[Object data in JSON]
- - - -

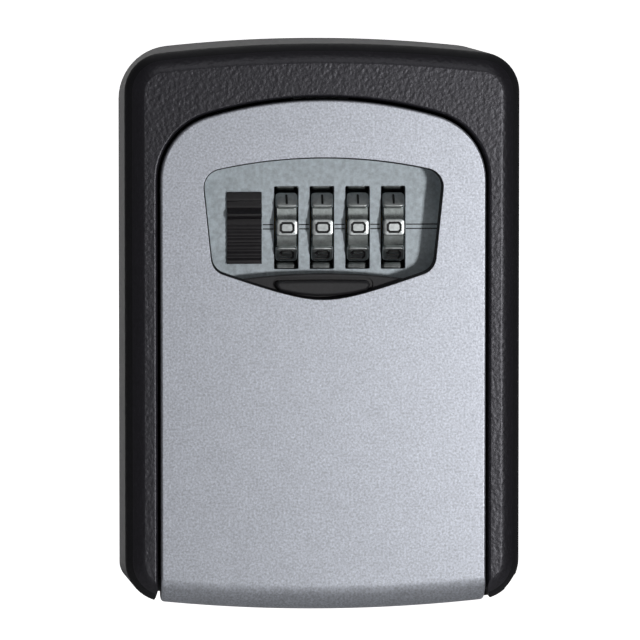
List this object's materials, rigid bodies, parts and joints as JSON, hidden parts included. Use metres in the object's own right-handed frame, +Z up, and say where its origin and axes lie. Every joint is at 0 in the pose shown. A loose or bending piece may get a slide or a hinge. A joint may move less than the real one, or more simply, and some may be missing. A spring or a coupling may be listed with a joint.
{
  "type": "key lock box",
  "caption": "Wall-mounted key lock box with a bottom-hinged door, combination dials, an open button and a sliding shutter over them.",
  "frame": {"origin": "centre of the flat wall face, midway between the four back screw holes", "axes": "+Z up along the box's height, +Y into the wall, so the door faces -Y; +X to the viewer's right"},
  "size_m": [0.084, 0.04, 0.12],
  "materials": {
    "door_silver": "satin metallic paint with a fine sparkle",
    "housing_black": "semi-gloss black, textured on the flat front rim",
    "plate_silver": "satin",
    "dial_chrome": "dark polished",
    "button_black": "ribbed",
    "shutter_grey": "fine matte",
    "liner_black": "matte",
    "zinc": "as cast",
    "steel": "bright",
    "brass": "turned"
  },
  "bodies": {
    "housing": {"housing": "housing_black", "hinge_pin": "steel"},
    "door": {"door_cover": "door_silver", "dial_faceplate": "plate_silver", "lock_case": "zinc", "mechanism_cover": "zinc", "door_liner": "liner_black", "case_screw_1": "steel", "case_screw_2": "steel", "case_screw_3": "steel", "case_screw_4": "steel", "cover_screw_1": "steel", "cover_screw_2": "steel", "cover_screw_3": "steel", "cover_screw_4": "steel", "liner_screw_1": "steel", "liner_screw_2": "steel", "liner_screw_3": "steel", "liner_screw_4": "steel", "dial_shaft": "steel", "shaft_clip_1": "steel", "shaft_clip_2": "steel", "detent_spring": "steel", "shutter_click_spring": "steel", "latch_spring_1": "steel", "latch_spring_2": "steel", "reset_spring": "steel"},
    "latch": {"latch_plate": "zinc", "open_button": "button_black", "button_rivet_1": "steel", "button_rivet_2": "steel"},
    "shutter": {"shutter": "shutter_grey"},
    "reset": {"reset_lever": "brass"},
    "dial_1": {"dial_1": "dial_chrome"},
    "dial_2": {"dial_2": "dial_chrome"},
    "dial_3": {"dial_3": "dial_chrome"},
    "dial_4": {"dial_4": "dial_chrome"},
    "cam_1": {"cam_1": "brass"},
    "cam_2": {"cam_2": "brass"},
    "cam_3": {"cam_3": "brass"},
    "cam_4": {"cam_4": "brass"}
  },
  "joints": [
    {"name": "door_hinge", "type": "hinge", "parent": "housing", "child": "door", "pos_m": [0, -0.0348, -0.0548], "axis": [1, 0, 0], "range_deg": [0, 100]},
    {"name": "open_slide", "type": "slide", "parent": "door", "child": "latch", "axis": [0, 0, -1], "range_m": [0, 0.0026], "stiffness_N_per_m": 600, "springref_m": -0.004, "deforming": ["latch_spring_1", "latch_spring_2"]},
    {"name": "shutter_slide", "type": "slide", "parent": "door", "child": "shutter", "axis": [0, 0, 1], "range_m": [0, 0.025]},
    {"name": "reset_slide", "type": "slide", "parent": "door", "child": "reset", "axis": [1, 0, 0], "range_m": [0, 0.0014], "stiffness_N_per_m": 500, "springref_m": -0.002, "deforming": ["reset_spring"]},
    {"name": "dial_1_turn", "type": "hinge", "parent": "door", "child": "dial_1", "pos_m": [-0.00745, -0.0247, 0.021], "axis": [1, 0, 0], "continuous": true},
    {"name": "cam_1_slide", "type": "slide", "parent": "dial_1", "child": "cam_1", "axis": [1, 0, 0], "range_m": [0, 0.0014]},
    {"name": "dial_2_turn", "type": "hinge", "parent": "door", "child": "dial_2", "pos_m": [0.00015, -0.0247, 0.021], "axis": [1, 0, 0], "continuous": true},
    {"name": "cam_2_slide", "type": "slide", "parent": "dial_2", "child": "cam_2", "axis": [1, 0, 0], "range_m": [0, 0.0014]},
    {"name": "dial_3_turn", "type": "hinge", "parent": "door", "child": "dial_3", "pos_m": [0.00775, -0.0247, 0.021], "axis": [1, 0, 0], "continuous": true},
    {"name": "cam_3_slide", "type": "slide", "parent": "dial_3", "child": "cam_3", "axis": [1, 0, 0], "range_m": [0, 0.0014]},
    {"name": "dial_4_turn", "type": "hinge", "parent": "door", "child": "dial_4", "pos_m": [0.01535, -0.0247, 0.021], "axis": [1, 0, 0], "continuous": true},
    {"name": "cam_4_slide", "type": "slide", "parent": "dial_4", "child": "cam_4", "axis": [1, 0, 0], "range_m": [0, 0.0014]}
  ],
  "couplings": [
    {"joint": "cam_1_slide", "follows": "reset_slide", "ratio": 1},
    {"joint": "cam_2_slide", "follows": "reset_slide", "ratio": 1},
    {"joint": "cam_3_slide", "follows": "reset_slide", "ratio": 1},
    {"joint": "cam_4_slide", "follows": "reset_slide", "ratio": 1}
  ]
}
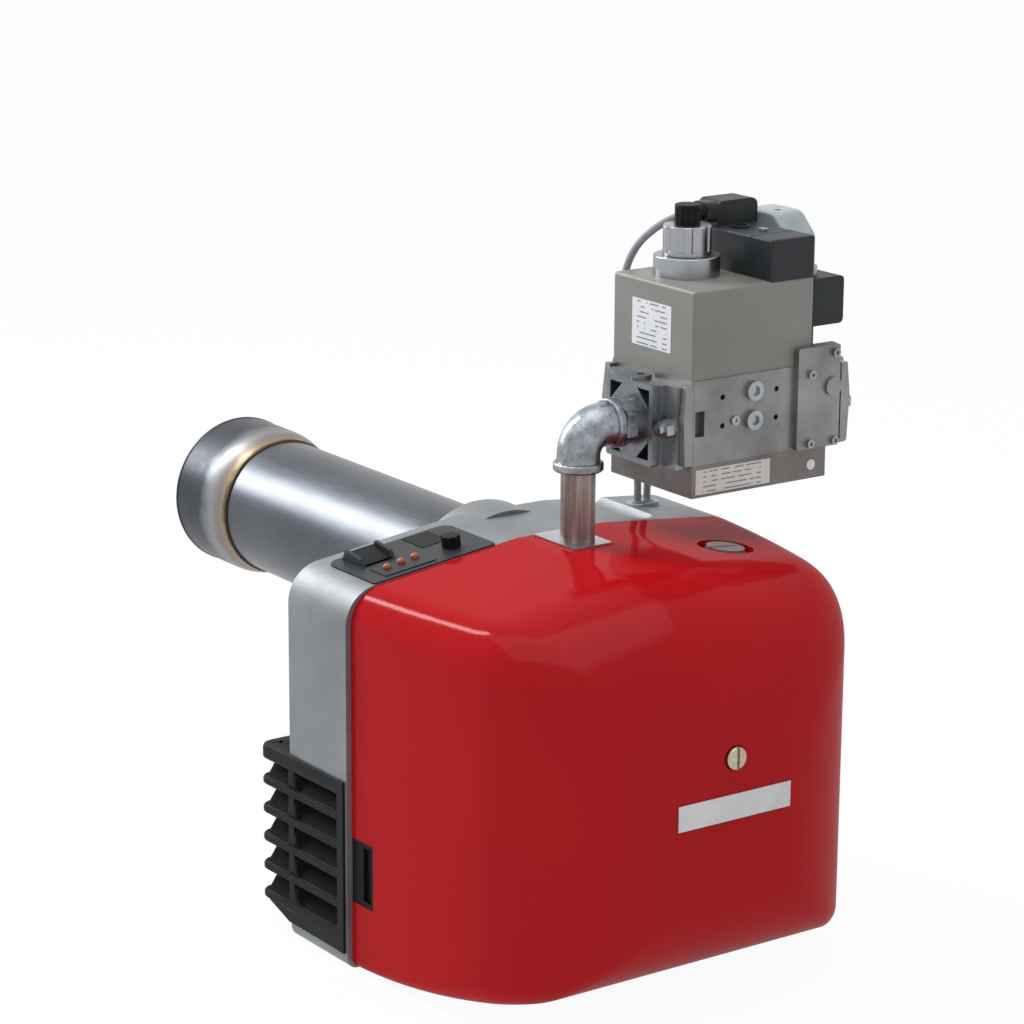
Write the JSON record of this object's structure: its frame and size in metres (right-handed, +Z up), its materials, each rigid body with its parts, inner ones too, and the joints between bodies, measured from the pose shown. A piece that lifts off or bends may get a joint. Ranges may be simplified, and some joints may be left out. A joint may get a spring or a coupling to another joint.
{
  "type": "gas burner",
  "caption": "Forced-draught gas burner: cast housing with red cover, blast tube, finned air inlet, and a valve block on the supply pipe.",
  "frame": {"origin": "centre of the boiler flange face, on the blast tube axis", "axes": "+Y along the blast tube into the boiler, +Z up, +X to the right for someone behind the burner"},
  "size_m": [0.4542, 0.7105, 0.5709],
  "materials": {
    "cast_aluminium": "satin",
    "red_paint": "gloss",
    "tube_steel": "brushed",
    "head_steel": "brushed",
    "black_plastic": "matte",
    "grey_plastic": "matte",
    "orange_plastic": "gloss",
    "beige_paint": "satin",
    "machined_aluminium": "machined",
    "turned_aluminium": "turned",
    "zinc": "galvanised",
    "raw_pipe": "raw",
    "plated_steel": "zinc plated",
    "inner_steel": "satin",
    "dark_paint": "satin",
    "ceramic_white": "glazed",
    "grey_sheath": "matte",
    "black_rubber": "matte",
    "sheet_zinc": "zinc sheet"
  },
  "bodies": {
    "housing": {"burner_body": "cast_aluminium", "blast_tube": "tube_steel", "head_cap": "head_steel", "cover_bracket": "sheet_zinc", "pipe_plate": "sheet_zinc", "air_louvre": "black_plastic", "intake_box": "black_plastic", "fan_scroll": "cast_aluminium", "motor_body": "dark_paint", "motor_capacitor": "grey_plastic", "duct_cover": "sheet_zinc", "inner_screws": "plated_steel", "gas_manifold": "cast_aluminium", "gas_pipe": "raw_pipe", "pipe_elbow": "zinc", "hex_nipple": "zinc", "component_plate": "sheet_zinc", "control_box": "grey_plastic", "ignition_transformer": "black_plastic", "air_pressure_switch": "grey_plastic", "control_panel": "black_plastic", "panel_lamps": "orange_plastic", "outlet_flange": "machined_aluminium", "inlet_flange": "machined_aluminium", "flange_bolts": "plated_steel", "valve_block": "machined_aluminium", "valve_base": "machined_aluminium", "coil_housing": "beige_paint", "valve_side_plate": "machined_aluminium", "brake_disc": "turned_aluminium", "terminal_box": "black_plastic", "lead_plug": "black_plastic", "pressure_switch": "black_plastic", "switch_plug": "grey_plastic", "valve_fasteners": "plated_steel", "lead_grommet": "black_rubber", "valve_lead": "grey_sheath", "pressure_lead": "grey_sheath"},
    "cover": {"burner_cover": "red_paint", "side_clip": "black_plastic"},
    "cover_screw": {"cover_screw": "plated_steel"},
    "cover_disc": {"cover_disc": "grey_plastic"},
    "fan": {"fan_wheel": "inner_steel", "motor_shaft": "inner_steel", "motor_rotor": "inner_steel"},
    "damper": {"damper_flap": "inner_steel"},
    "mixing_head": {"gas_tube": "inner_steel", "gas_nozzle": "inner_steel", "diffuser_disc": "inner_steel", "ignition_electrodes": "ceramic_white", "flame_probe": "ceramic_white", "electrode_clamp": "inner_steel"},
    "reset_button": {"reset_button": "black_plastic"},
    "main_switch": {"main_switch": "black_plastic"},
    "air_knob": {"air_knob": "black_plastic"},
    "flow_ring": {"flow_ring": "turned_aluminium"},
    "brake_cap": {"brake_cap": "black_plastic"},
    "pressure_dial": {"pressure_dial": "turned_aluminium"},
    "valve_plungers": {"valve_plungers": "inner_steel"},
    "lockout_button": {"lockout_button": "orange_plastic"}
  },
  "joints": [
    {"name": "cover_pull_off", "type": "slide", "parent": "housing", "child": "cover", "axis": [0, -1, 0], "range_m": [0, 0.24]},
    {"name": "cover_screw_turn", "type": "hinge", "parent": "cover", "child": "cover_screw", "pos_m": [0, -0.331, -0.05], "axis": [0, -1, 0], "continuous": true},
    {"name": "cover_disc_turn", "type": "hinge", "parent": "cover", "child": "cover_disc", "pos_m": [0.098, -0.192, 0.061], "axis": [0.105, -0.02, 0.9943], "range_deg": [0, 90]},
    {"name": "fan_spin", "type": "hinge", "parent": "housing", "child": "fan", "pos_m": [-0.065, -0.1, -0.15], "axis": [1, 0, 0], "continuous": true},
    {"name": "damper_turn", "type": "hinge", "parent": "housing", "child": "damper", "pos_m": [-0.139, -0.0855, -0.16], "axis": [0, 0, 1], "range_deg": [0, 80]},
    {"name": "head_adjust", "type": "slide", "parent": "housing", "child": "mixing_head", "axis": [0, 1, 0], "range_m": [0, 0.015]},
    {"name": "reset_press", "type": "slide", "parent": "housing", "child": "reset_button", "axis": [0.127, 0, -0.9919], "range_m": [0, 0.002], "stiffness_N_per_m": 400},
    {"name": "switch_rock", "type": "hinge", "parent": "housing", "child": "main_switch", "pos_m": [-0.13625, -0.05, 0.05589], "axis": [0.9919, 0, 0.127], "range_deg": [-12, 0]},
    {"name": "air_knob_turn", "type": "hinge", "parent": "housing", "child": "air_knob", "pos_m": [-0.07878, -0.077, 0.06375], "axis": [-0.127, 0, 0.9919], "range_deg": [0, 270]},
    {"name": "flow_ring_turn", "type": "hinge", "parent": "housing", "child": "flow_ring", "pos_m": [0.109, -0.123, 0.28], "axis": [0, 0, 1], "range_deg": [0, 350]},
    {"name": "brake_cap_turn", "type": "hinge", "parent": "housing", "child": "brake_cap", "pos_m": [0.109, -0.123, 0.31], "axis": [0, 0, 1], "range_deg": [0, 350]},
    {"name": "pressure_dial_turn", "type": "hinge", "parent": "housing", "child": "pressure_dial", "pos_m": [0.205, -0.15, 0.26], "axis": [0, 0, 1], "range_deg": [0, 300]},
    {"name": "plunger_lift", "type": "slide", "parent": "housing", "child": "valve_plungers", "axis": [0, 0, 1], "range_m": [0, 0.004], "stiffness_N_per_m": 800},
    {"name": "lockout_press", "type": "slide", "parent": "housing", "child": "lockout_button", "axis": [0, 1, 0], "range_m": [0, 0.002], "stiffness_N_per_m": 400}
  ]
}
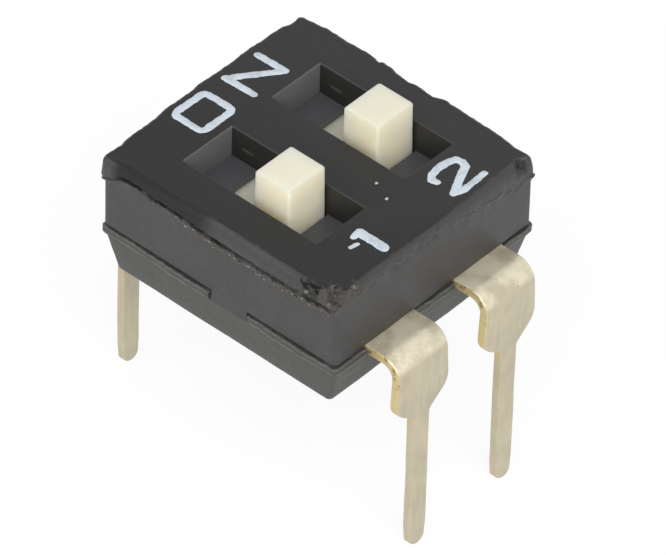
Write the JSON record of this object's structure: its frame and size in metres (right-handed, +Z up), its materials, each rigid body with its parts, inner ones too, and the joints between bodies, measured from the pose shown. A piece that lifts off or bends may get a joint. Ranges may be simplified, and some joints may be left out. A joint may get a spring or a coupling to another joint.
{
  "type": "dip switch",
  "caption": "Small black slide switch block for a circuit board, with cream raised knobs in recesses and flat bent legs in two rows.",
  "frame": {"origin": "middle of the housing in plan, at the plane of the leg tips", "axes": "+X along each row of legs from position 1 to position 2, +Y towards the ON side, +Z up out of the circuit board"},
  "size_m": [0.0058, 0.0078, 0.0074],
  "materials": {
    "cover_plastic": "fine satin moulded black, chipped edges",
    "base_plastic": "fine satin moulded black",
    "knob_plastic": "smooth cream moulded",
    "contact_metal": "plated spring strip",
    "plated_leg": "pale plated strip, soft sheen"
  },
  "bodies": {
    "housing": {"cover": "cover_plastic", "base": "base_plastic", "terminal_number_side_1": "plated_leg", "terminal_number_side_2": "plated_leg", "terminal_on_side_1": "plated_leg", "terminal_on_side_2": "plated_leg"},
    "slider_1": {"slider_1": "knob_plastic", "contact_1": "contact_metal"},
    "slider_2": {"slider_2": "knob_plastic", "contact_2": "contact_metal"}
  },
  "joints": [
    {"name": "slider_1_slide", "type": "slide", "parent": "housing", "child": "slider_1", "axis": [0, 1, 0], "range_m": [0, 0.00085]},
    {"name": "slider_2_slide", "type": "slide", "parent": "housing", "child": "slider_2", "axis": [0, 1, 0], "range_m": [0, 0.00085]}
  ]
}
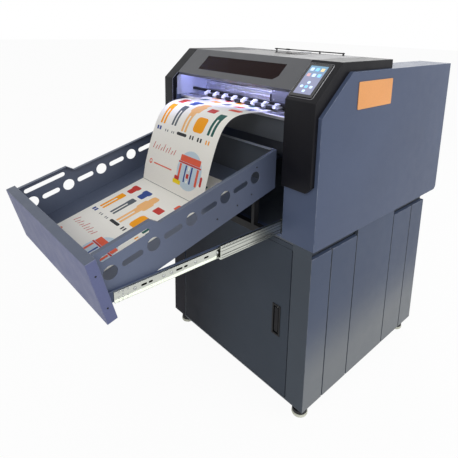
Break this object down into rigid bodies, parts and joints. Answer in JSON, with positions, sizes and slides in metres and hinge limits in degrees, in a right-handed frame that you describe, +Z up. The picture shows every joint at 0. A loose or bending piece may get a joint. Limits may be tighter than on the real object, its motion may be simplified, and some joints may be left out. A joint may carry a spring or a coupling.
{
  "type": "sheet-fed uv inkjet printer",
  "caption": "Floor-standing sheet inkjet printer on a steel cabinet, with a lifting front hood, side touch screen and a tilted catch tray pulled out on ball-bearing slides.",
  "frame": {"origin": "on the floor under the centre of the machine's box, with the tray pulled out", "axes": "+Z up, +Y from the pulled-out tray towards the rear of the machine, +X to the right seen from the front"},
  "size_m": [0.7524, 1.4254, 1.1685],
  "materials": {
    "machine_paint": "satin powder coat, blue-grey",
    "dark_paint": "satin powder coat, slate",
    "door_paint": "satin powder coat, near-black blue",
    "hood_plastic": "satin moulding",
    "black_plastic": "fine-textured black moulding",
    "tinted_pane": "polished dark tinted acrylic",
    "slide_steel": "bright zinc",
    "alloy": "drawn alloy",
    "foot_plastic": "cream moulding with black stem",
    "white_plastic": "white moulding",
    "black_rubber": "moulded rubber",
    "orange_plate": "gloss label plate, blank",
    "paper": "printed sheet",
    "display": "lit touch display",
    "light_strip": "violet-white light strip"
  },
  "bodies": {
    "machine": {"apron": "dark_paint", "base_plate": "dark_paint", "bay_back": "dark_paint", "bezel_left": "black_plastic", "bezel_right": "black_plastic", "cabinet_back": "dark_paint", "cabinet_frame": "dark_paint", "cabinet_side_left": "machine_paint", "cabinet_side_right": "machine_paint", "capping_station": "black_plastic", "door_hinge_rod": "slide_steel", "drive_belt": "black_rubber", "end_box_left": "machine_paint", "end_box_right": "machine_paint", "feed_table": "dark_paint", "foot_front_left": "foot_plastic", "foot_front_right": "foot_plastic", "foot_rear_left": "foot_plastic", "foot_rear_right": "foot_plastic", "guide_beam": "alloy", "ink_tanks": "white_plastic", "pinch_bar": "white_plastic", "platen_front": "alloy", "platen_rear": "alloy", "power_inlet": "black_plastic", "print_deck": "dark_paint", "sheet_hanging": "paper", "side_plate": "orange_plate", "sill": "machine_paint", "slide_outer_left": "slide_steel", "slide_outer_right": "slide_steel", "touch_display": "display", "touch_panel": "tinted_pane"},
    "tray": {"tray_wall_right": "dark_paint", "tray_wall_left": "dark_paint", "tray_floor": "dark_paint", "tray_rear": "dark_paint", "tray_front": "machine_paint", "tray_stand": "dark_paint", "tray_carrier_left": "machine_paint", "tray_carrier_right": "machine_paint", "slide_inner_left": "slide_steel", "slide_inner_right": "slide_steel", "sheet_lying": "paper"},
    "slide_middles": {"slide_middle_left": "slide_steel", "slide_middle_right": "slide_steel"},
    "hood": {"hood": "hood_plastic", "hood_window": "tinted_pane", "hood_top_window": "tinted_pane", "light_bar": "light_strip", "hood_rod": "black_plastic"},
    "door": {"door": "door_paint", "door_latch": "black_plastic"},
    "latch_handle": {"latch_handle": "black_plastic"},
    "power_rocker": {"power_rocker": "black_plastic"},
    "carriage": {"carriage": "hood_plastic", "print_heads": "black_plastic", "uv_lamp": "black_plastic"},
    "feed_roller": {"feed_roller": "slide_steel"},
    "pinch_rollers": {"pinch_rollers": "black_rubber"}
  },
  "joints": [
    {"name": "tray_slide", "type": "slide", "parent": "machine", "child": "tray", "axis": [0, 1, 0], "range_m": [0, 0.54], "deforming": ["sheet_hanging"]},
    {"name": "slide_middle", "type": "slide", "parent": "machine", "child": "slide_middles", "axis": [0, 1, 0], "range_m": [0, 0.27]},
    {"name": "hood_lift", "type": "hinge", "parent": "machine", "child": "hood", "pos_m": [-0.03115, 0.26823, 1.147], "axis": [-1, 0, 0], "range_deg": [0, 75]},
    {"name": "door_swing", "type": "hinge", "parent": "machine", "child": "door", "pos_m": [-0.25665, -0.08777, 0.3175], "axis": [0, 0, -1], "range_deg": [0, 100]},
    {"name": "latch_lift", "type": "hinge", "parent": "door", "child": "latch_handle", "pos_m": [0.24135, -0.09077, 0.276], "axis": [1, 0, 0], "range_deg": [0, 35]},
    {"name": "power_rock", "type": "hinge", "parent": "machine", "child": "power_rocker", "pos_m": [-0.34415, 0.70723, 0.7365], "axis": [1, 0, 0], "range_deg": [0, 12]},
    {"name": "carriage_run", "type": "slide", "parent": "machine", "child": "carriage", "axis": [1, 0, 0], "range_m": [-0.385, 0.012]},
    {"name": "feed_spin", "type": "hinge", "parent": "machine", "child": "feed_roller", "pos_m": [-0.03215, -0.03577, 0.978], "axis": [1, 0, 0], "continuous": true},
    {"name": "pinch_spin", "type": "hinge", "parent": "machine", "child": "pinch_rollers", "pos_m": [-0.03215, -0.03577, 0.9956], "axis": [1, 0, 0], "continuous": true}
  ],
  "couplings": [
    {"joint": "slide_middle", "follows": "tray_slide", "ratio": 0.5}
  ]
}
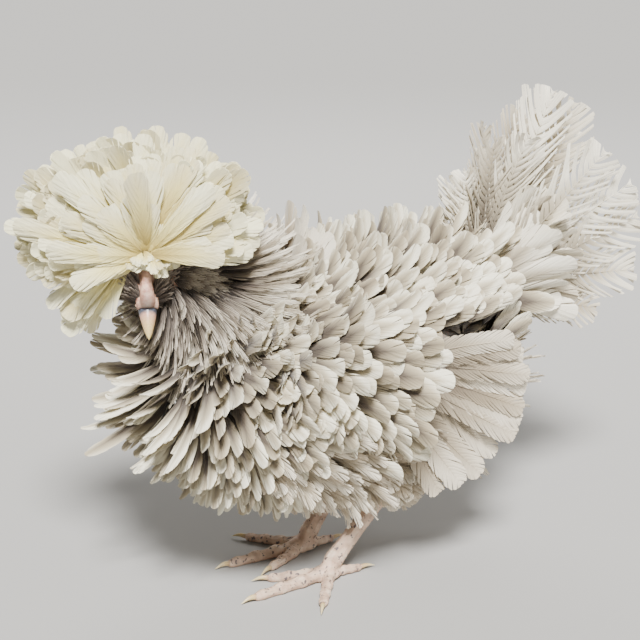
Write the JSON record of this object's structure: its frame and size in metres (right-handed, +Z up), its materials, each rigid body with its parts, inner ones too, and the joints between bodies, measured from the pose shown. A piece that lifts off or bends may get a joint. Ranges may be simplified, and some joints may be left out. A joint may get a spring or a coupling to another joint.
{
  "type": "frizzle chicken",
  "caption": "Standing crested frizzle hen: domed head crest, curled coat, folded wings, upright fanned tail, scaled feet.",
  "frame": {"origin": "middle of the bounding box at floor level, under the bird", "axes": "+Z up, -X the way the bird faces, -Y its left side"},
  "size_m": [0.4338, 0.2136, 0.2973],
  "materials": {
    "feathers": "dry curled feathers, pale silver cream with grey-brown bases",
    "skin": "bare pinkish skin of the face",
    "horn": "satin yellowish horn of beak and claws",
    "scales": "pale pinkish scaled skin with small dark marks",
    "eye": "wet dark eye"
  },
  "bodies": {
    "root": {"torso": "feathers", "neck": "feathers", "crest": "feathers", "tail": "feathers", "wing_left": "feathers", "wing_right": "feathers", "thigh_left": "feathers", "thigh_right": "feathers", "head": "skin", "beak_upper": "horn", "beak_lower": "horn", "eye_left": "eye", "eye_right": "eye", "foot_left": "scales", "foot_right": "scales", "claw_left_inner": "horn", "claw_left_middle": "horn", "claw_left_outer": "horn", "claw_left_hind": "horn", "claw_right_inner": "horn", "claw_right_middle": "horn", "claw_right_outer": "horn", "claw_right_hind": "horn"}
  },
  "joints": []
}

- - - -

Instructions to follow: Find all lines holding the string "loose" and copy them.

Completed exercise:
List this object's materials, rigid bodies, parts and joints as JSON, hidden parts included. Use metres in the object's own right-handed frame, +Z up, and say where its origin and axes lie. Every joint is at 0 in the pose shown. A loose or bending piece may get a slide or a hinge. A joint may move less than the real one, or more simply, and some may be missing. A spring or a coupling may be listed with a joint.
Break this object down into rigid bodies, parts and joints. Answer in JSON, with positions, sizes and slides in metres and hinge limits in degrees, in a right-handed frame that you describe, +Z up. The picture shows every joint at 0. A loose or bending piece may get a joint. Limits may be tighter than on the real object, its motion may be simplified, and some joints may be left out. A joint may carry a spring or a coupling.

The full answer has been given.